3.  I Corinthians 15 is about the resurrection from the dead.  Witherington does not think that Paul is addressing Christians who do not believe in the resurrection at all, for Witherington notes that Paul calls them brothers (which means that they accepted a crucial element of Christian doctrine such as the resurrection) and reminds them that they already believe in the resurrection.  But Witherington maintains that Paul is seeking to "correct an overly spiritual and an overrealized view of resurrection" (page 190).  When Paul refers to a spiritual resurrection body and contrasts that with a soulish body, Witherington contends, Paul is not saying that the resurrection body will be composed of spirit.  Rather, for Witherington, Paul is contrasting our current bodies, which are alive on account of our souls, with the resurrection body, which will be sustained and empowered by God's Holy Spirit. 

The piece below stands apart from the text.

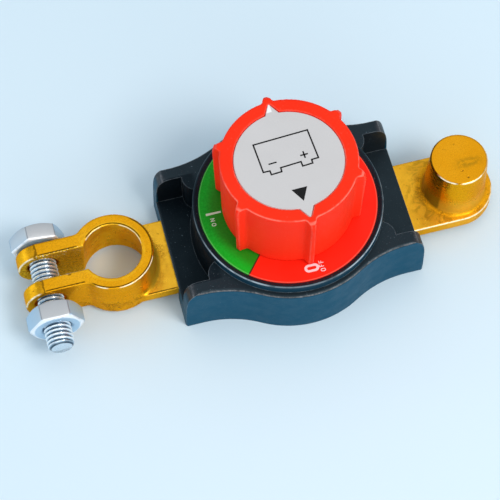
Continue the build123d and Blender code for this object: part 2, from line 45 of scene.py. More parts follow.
# ------------------------------------------------------------------ camera ----
def make_camera():
    k = 0.001017
    yaw, pitch, roll = math.radians(14.03), math.radians(64.11), math.radians(-0.79)
    cy, sy, cp, sp = math.cos(yaw), math.sin(yaw), math.cos(pitch), math.sin(pitch)
    fwd = Vector((sy * cp, cy * cp, -sp))
    right = Vector((cy, -sy, 0.0))
    up = right.cross(fwd)
    cr, sr = math.cos(roll), math.sin(roll)
    r = cr * right + sr * up
    u = -sr * right + cr * up
    cam = bpy.data.cameras.new("camera")
    cam.lens = 1705.21 / 500 * 36
    cam.sensor_width = 36
    cam.sensor_fit = "HORIZONTAL"
    cam.clip_start, cam.clip_end = 0.01, 20
    cam.shift_x, cam.shift_y = 0.35 / 500, -0.5 / 500
    ob = bpy.data.objects.new("camera", cam)
    m = Matrix.Identity(4)
    for i in range(3):
        m[i][0], m[i][1], m[i][2] = r[i], u[i], -fwd[i]
        m[i][3] = (-63.51 * k, -209.67 * k, 442.18 * k)[i]
    ob.matrix_world = m
    scene.collection.objects.link(ob)
    scene.camera = ob


make_camera()


# --------------------------------------------------------------- materials ----
class Mat:
    """Small helper for a node material on object coordinates (metres)."""

    def __init__(self, name, rough=0.5, metallic=0.0, color=(0.5, 0.5, 0.5), spec=0.5, coat=0.0, coat_rough=0.1, ior=1.5):
        self.m = bpy.data.materials.new(name)
        self.m.use_nodes = True
        self.nt = self.m.node_tree
        self.nt.nodes.clear()
        self.out = self.nt.nodes.new("ShaderNodeOutputMaterial")
        self.b = self.nt.nodes.new("ShaderNodeBsdfPrincipled")
        self.nt.links.new(self.b.outputs[0], self.out.inputs[0])
        self.b.inputs["Base Color"].default_value = (*color, 1)
        self.b.inputs["Roughness"].default_value = rough
        self.b.inputs["Metallic"].default_value = metallic
        self.b.inputs["Specular IOR Level"].default_value = spec
        self.b.inputs["IOR"].default_value = ior
        self.b.inputs["Coat Weight"].default_value = coat
        self.b.inputs["Coat Roughness"].default_value = coat_rough
        self.co = self.nt.nodes.new("ShaderNodeTexCoord").outputs["Object"]

    def link(self, a, b):
        self.nt.links.new(a, b)

    def node(self, kind, **kw):
        n = self.nt.nodes.new(kind)
        for k, v in kw.items():
            setattr(n, k, v)
        return n

    def noise(self, scale, detail=4.0, rough=0.5, distort=0.0, co=None):
        n = self.node("ShaderNodeTexNoise")
        n.inputs["Scale"].default_value = scale
        n.inputs["Detail"].default_value = detail
        n.inputs["Roughness"].default_value = rough
        n.inputs["Distortion"].default_value = distort
        self.link(co or self.co, n.inputs["Vector"])
        return n.outputs["Fac"]

    def voronoi(self, scale, feature="F1", co=None):
        n = self.node("ShaderNodeTexVoronoi", feature=feature)
        n.inputs["Scale"].default_value = scale
        self.link(co or self.co, n.inputs["Vector"])
        return n.outputs["Distance"]

    def map(self, v, lo, hi, a=0.0, b=1.0, smooth=True):
        n = self.node("ShaderNodeMapRange", interpolation_type="SMOOTHSTEP" if smooth else "LINEAR")
        n.inputs["From Min"].default_value = lo
        n.inputs["From Max"].default_value = hi
        n.inputs["To Min"].default_value = a
        n.inputs["To Max"].default_value = b
        self.link(v, n.inputs["Value"])
        return n.outputs["Result"]

    def math(self, op, a, b=None):
        n = self.node("ShaderNodeMath", operation=op)
        for i, v in enumerate((a, b)):
            if v is None:
                continue
            if isinstance(v, (int, float)):
                n.inputs[i].default_value = v
            else:
                self.link(v, n.inputs[i])
        return n.outputs[0]

    def mix(self, fac, a, b, blend="MIX"):
        n = self.node("ShaderNodeMix", data_type="RGBA", blend_type=blend)
        for s, v in ((n.inputs[0], fac), (n.inputs[6], a), (n.inputs[7], b)):
            if isinstance(v, (int, float)):
                s.default_value = v
            elif isinstance(v, tuple):
                s.default_value = (*v, 1)
            else:
                self.link(v, s)
        return n.outputs[2]

    def ramp(self, v, stops):
        n = self.node("ShaderNodeValToRGB")
        r = n.color_ramp
        while len(r.elements) < len(stops):
            r.elements.new(0.5)
        for e, (p, c) in zip(r.elements, stops):
            e.position = p
            e.color = (*c, 1)
        self.link(v, n.inputs[0])
        return n.outputs[0]

    def bump(self, h, strength, dist, prev=None):
        n = self.node("ShaderNodeBump")
        n.inputs["Strength"].default_value = strength
        n.inputs["Distance"].default_value = dist
        self.link(h, n.inputs["Height"])
        if prev:
            self.link(prev, n.inputs["Normal"])
        return n.outputs[0]

    def edges(self, radius):
        """1 on convex and concave edges, 0 on flats: how far a rounded normal turns from the real one."""
        bv = self.node("ShaderNodeBevel", samples=6)
        bv.inputs["Radius"].default_value = radius
        g = self.node("ShaderNodeNewGeometry")
        d = self.node("ShaderNodeVectorMath", operation="DOT_PRODUCT")
        self.link(bv.outputs[0], d.inputs[0])
        self.link(g.outputs["Normal"], d.inputs[1])
        return self.map(d.outputs["Value"], 0.995, 0.80, 0, 1)

    def eased(self, radius):
        """Normal as if every edge had a small round."""
        bv = self.node("ShaderNodeBevel", samples=6)
        bv.inputs["Radius"].default_value = radius
        return bv.outputs[0]

    def xyz(self):
        n = self.node("ShaderNodeSeparateXYZ")
        self.link(self.co, n.inputs[0])
        return n.outputs

    def facing(self):
        """x, y, z of the surface normal."""
        g = self.node("ShaderNodeNewGeometry")
        n = self.node("ShaderNodeSeparateXYZ")
        self.link(g.outputs["Normal"], n.inputs[0])
        return n.outputs

    def times(self, *vs):
        out = vs[0]
        for v in vs[1:]:
            out = self.math("MULTIPLY", out, v)
        return out

    def most(self, *vs):
        out = vs[0]
        for v in vs[1:]:
            out = self.math("MAXIMUM", out, v)
        return out

    def arc(self, turn, lo, hi, soft=5.0):
        """1 between two directions in degrees, falling to 0 over soft degrees."""
        up = self.map(turn, math.radians(lo - soft), math.radians(lo))
        return self.times(up, self.map(turn, math.radians(hi + soft), math.radians(hi)))

    def near(self, v, value, full, zero):
        """1 while v is within full of value, falling to 0 at zero."""
        return self.map(self.math("ABSOLUTE", self.math("SUBTRACT", v, value)), zero, full, 0, 1)

    def radius(self, x, y, cx):
        """Distance from the upright line through (cx, 0)."""
        dx = self.math("SUBTRACT", x, cx)
        return self.math("SQRT", self.math("ADD", self.math("MULTIPLY", dx, dx), self.math("MULTIPLY", y, y)))

    def set(self, socket, v):
        self.link(v, self.b.inputs[socket])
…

I have two problems with Witherington's argument.  First, if Paul were trying to correct a spiritual view of resurrection, Paul did not help himself by referring to spiritual bodies and to Jesus as a life-giving Spirit, or by saying that flesh and blood will not enter the Kingdom.  I realize the Witherington has certain interpretations of these passages, but I think that Paul would have emphasized the physical nature of the resurrection had he been contending against an over-spiritual view.  Second, I wonder how Witherington interprets I Corinthians 15:45, which says that Christ became a life-giving spirit.  That appears to me to say that Christ is a spirit, not that his resurrection body is empowered by the Holy Spirit.  And remember that Paul draws a parallel between Christ's resurrection and that of believers.  Witherington may address this question, but I am only commenting based on my latest reading.